Wprost z Cannes: czego Bruce Willis i Bill Murray zazdroszczą dzieciom?

Wprost z Cannes: czego Bruce Willis i Bill Murray zazdroszczą dzieciom?

Dodano:   /  Zmieniono: 
Bill Murray, Edward Norton i Bruce Willis - gwiazdy "Moonrise Kingdom" (fot. EPA/STEPHANE REIX/PAP) 
Uroczysty pokaz „Moonrise Kingdom” zainaugurował 65. Festiwal Filmowy w Cannes. Wes Anderson pokazał przejmującą tragikomedię o miłości, buncie i kinie.
Lubię atmosferę początku festiwalu. Przy canneńskim Croisette tłum robi się coraz gęstszy, właściciele budek z naleśnikami ogłaszają specjalne, „kinofilskie oferty", a w kioskach sprzedawcy eksponują na stojakach festiwalowe wydania „Premiere" i „Cahiers du Cinema". W okolicach portu wyrasta prawdziwa festiwalowa wioska - mężczyźni w służbowych strojach rozkładają na schodach do Pałacu czerwony dywan i budują podwyższenia, na których gwiazdy będą sobie robić zdjęcia. A z gigantycznego plakatu rozwieszonego nad wejściem spogląda na to wszystko Marilyn Monroe - aktorka, która za życia nigdy do Cannes nie dotarła.

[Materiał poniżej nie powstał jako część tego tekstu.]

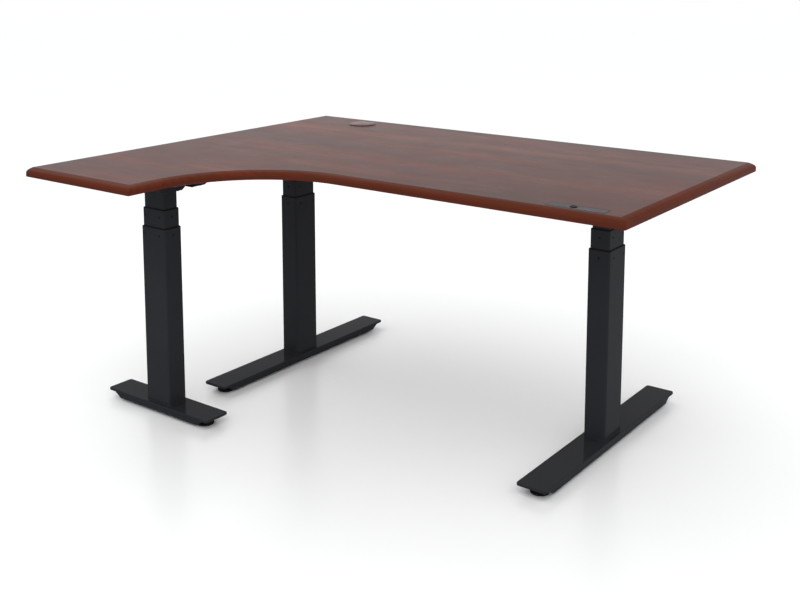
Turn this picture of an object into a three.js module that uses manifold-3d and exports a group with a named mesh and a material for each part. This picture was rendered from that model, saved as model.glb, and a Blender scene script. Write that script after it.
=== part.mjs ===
// Three-leg, L-shaped, height adjustable standing desk.
// Units are millimetres, +Z is up, the floor is z = 0 and the origin is the middle of the footprint.
// The user sits in the inner bay, facing +Y; "left" and "right" are the user's.
import * as THREE from 'three';
import { mergeVertices } from 'three/addons/utils/BufferGeometryUtils.js';
import Module from 'manifold-3d';

const wasm = await Module();
wasm.setup();

// ---------- driving dimensions ----------
const GAP = 0.3;                 // air between touching pieces
const SPAN_X = 1524;             // desktop along the back edge
const SPAN_Y = 1219.2;           // desktop along the left edge
const TOP_Z = 710;               // working surface, at the stored height
const TOP_THICK = 23;
const MAIN_DEPTH = 814.2;        // depth of the main wing
const RETURN_WIDTH = 411;        // width of the left wing
const INNER_RADIUS = 305;        // concave curve between the wings
const ROUND_OVER = [22, 12];     // eased upper edge: run inwards, fall downwards

// turn sets the foot's direction, motorTurn the side of the column that the motor lies on
const LEGS = {
  corner: { x: -527, y: 198, turn: 0, motorTurn: 0, footLength: 748 },
  right: { x: 527, y: 198, turn: 0, motorTurn: Math.PI, footLength: 748 },
  left: { x: -556.2, y: -331.4, turn: Math.PI / 2, motorTurn: 0, footLength: 402 },
};

const FOOT_WIDTH = 81.5;
const FOOT_CORNER = 7.5;
const FOOT_TOP = 30;
const FOOT_PLATE = 7;
const FOOT_CHANNEL = { width: 74, wall: 3, bottom: 7, overhang: 18, slope: 25 };
const PAD_INSET = 46;            // levelling pad centre from the foot's end
const PAD_RADIUS = 24;

const TUBE_WALL = 1.6;
const OUTER = { w: 60.6, d: 93.6, r: 5, bottom: FOOT_TOP + GAP, top: 529 };
const MIDDLE = { w: 54, d: 87, r: 4.2, bottom: 86, top: 581 };
const INNER = { w: 47.4, d: 80.4, r: 3.5, bottom: 137, top: 630.7 };
const GLIDE = { rim: 1.3, sleeve: 40, pinDrop: 19.5, pinRadius: 1.9, holeRadius: 2.3 };
const PIN_OFFSETS = [-23.5, 33.5]; // snap pins along the column's wide faces

const HEAD = { bottom: 631, width: 104.4, wall: 3, foot: 33, mouth: 108 };
const UNDERSIDE = TOP_Z - TOP_THICK;
const FRAME_TOP = UNDERSIDE - GAP;
const MOTOR = { width: 60, back: 27, length: 119, nose: 146 };
const BAR = { width: 18, height: 26, wall: 2, offset: 39.6, bottom: 648.7 };
const RAIL = { width: 40, height: 11.7, wall: 2.5, length: 526, shortLength: 312 };

const BASE_SCREW = { r: 6, top: 540 };
const MID_SCREW = { r: 11, bore: 7, flange: 15, top: 575 };
const DRIVE_TUBE = { r: 16, bore: 11.6, bottom: 150, top: 646 };

const GROMMET = { x: -535, y: 531, hole: 40, flange: 44.8, height: 3, notch: 12 };
const CONTROL = { x: 622.5, y: -157, width: 147, depth: 35, buttonX: 613, well: 9.3, thick: 1.6 };
const CONTROL_POCKET = { width: 131, depth: 22, deep: 14, leadX: -40, leadRadius: 6 };

// ---------- finishes ----------
function finish(color, roughness, metalness) {
  return new THREE.MeshStandardMaterial({ color, roughness, metalness });
}
const powderCoat = () => finish(0x2a2b2d, 0.45, 0.3);
const laminate = () => finish(0x6b3327, 0.35, 0);
const blackPlastic = () => finish(0x141414, 0.6, 0);
const brownPlastic = () => finish(0x3a2a26, 0.45, 0);
const greyPlastic = () => finish(0x6a6d70, 0.5, 0);
const bareSteel = () => finish(0xa3a6a8, 0.35, 0.9);
const rubber = () => finish(0x0c0c0c, 0.85, 0);

// ---------- solids ----------
function solid(geometry) {
  const bare = geometry.clone();
  bare.deleteAttribute('normal');
  bare.deleteAttribute('uv');
  const merged = mergeVertices(bare, 1e-4);
  const vertProperties = new Float32Array(merged.attributes.position.array);
  const triVerts = new Uint32Array(merged.index.array);
  return new wasm.Manifold(new wasm.Mesh({ numProp: 3, vertProperties, triVerts }));
}

function geometryOf(manifold) {
  const mesh = manifold.getMesh();
  const geometry = new THREE.BufferGeometry();
  geometry.setAttribute('position', new THREE.BufferAttribute(new Float32Array(mesh.vertProperties), 3));
  geometry.setIndex(new THREE.BufferAttribute(new Uint32Array(mesh.triVerts), 1));
  geometry.computeVertexNormals();
  return geometry;
}

const union = (first, ...rest) => rest.reduce((sum, piece) => sum.add(solid(piece)), solid(first));
const cut = (body, ...tools) => tools.reduce((rest, tool) => rest.subtract(solid(tool)), body);

function box(x0, x1, y0, y1, z0, z1) {
  const geometry = new THREE.BoxGeometry(x1 - x0, y1 - y0, z1 - z0);
  return geometry.translate((x0 + x1) / 2, (y0 + y1) / 2, (z0 + z1) / 2);
}

function post(x, y, radius, z0, z1, sides = 24) {
  const geometry = new THREE.CylinderGeometry(radius, radius, z1 - z0, sides);
  return geometry.rotateX(Math.PI / 2).translate(x, y, (z0 + z1) / 2);
}

// a pin lying along X or Y, centred on the column
function crossPin(axis, length, radius, offset, z, sides = 8) {
  const geometry = new THREE.CylinderGeometry(radius, radius, length, sides);
  if (axis === 'x') return geometry.rotateZ(Math.PI / 2).translate(0, offset, z);
  return geometry.translate(offset, 0, z);
}

function roundedPath(Kind, width, depth, radius) {
  const path = new Kind();
  const x = width / 2 - radius;
  const y = depth / 2 - radius;
  path.absarc(x, y, radius, 0, Math.PI / 2);
  path.absarc(-x, y, radius, Math.PI / 2, Math.PI);
  path.absarc(-x, -y, radius, Math.PI, Math.PI * 1.5);
  path.absarc(x, -y, radius, Math.PI * 1.5, Math.PI * 2);
  path.closePath();
  return path;
}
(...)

- Ja jestem tu po raz pierwszy, ale wcześniej oglądałem pocztówki z Cannes i marzyłem –  mówił Wes Anderson reżyser otwierającego imprezę „Moonrise Kingdom". Anderson zaprezentował film pełen kolorytu amerykańskich małych miasteczek z lat sześćdziesiątych i nastrojowej muzyki retro. Z grupy biwakujących na niewielkiej wyspie harcerzy znika chłopiec. Wykluczony, wrażliwy, osierocony dwunastolatek ucieka z wybranką serca, która nie może znaleźć zrozumienia u rodziców. Para odszczepieńców wyrusza w rajd po okolicznych lasach i zatokach, odkrywając smak pierwszej miłości. Oboje wypowiadają wojnę światu i z młodzieńczą bezkompromisowością nie zgadzają się na otaczającą ich rzeczywistość.

- Wszyscy mamy w sobie coś z dziecka – wzdycha obecny w Cannes Bruce Willis, odtwórca roli małomiasteczkowego policjanta - I przeżywamy świat równie mocno jak wtedy, gdy byliśmy nastolatkami. Pierwszą, ostatnią, środkową - wszystkie nieudane miłości – dodaje. - Komu to mówisz, stary – przerywa mu Bill Murray głosem aktora wyspecjalizowanego w rolach smutnych, apatycznych nieudaczników. Anderson portretuje też bowiem dorosłych - wypalonych ludzi, którzy kiedyś zdradzili swoje marzenia i nie poszli za głosem uczuć. Dziś tłamszą w sobie resztki namiętności, oddając się ponurym rytuałom codzienności. Żyją rutyną. Swoją walkę przegrali. Dzieciaki mają jeszcze szansę.

 „Moonrise Kingdom" jest również opowieścią o kinie. Refleksją nad uwielbieniem, jakie reżyserzy żywią dla outsiderów, wrażliwych odmieńców wyłamujących się ze społecznych zasad. Reżyser portretuje 12-letnich „Urodzonych morderców" Stone’a albo uciekinierów z „Badlands" Malicka. A wszystko w ramach pozornie niewinnej, harcerskiej wersji Bonnie i Clyde’a.

W lekkim, pełnym absurdalnego humoru, świetnie opowiedzianym filmie kryje się jednak coś niepokojącego - ostrzeżenie przed zbyt łatwą klasyfikacją świata, przed prostymi receptami na złożoną rzeczywistość. Bo - jak zdaje się sugerować Anderson - kiedy zaczynamy wierzyć w to, że wszystko jest proste, tracimy najważniejszą część siebie.